Akhirnya, saya tiba di Desa Lontar, Kecamatan Tirtayasa, Kabupaten Serang, Provinsi Banten. Saya menempuh perjalanan selama dua jam bersama dua orang teman. Mereka adalah Ovi, seorang dokter muda yang kini bertugas di Rumah Sakit Umum Daerah Kota Cilegon dan Titin, Ketua Lembaga Perlindungan Anak Kota Serang.
Di dalam mobil, kami mengobrol tentang kasus pelecehan seksual dan gizi buruk yang terjadi di daerah Banten. Kata mereka, kemiskinan menjadi penyebab dari permasalah-permasalahan itu. Kali ini saya ingin membuktikannya sendiri.
"Mobilnya di parkir di sana saja, Teh," teriak seorang pria muda dari luar mobil, tangannya menunjuk pelataran rumah warga. Ia bernama Muhid, Ketua Pemuda Desa Lontar yang seringkali menginisiasi banyak gerakan untuk desanya.
Muhid tak menyambut kami seorang diri. Dia bersama empat pemuda lainnya. Mereka tampak senang kami datang. Rencananya sore itu, kami akan diajak bertemu dengan bidan desa. Dari bidan itulah kami akan mendapatkan fakta dan data tentang kasus gizi buruk.
Muhid membimbing kami menuju rumah bidan. Kami melewati lorong-lorong sempit di antara rumah penduduk. Seperti perkampungan pada umumnya, para perempuan berada di teras rumah untuk sekadar mengobrol. Anak-anak mereka bermain bersama.
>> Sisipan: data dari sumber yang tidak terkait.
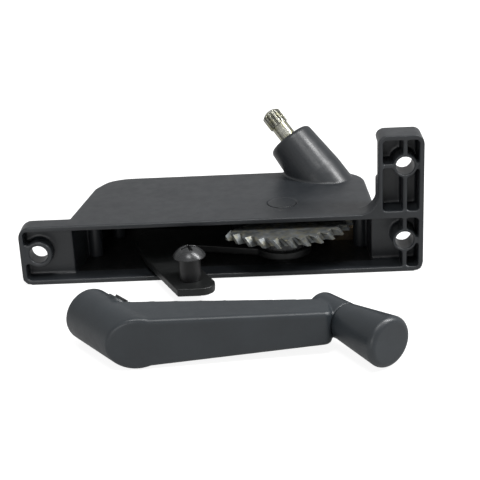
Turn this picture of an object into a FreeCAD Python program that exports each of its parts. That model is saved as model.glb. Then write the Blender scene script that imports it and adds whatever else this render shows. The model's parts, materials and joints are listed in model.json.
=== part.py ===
import FreeCAD, Part
import math
import os

# Awning-window operator with its loose crank handle.
#
# Millimetres.  X runs along the housing, with X = 0 on the arm's pivot axis.  Y = 0 is the mounting face, the
# open front of the housing, and +Y goes into the housing.  Z = 0 is the underside that the housing stands on.
#
# A right-hand worm on an inclined splined spindle turns a toothed sector.  Sector, spacer and arm are riveted
# into one swinging piece on a fixed pivot pin.  The arm carries a shoulder screw with a free sleeve that runs
# in the sash track.  The crank handle slides on the splined spindle and has a free-turning knob.

# ---- housing -------------------------------------------------------------------------------------------------
EAR_END_X = -108.3          # left end of the housing
EAR_LENGTH = 18.4           # left end to the gear case, along the mounting face
FLANGE_WIDTH = 18.4
FLANGE_LAP = 0.2            # the flange starts this far inside the case's right side
BODY_HEIGHT = 25.4          # underside to the top plate's face
FLANGE_HEIGHT = 58.1        # underside to the top of the flange
EAR_DEPTH = 8.6             # depth of the front frame left of the flange
FLANGE_DEPTH = 12.3         # depth of the flange
CASE_BACK_ROOM = 10.1       # worm's mid point to the back of the case
CASE_SIDE_ROOM = 6.95       # gear tips to the inside of the case's right wall
RIM_WALL = 2.0              # walls of the front frame and tray floors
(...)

"Tuh lihat, perut anaknya buncit, rambutnya pirang, badannya kurus. Ini tanda-tanda gizi buruk," ujar Titin. "Di sini banyak gizi buruk," sahut Muhid. Benar saja, saya tak hanya melihat satu atau dua saja dengan fisik seperti itu. Padahal baru satu gang yang kami lewati. Belum yang lainnya.
Perjuangan Bidan Desa
Musyamah baru saja memeriksa ibu hamil. Di ruang berukuran 2x3 meter itulah, ia sehari-hari melaksanakan tugasnya, memantau kondisi kesehatan ibu hamil dan para balita. "Mari-mari masuk apa yang bisa saya bantu," katanya sembari mempersilahkan kami duduk. Tangannya yang gesit, mengambil tiga botol air mineral. "Silakan diminum. Seadanya, ya."
Musyamawah adalah Bidan Desa Lontar. Ia lahir dan besar di desa tersebut. Setelah menuntaskan pendidikan bidannya, ia memutuskan untuk mengabdi di desanya hingga sekarang. "Saya capek Teh sebenarnya. Saya seperti berjuang sendiri."
Kasus gizi buruk di Desa Lontar memang cukup memprihatinkan. Musyamah enggan membuka data berapa banyak jumlah stunting dan gizi buruk di desanya. Tetapi ia sering menemukan anak dengan berat dan tinggi badan yang tidak sesuai dengan umurnya.
Masyarakat cukup sensitif jika anaknya didiagnosa kekurangan gizi. Mayoritas para ibu menikah di usia muda dengan keterbatasan pengetahuan soal nutrisi. Suami mereka bekerja sebagai nelayan. Meskipun Desa Lontar menghasilkan ikan setiap harinya, anak-anak yang menderita gizi buruk cukup banyak. Masyarakat masih percaya pada mitos, memberi asupan ikan pada anak, akan menyebabkan cacingan.
Jangan harap masyarakat Desa Lontar mengganti protein hewani itu dengan daging-dagingan. Meskipun mereka pun memelihara hewan ternak sekalipun. Masyarakat lebih senang mengonsumsi tempe dan tahu. Makan seadanya.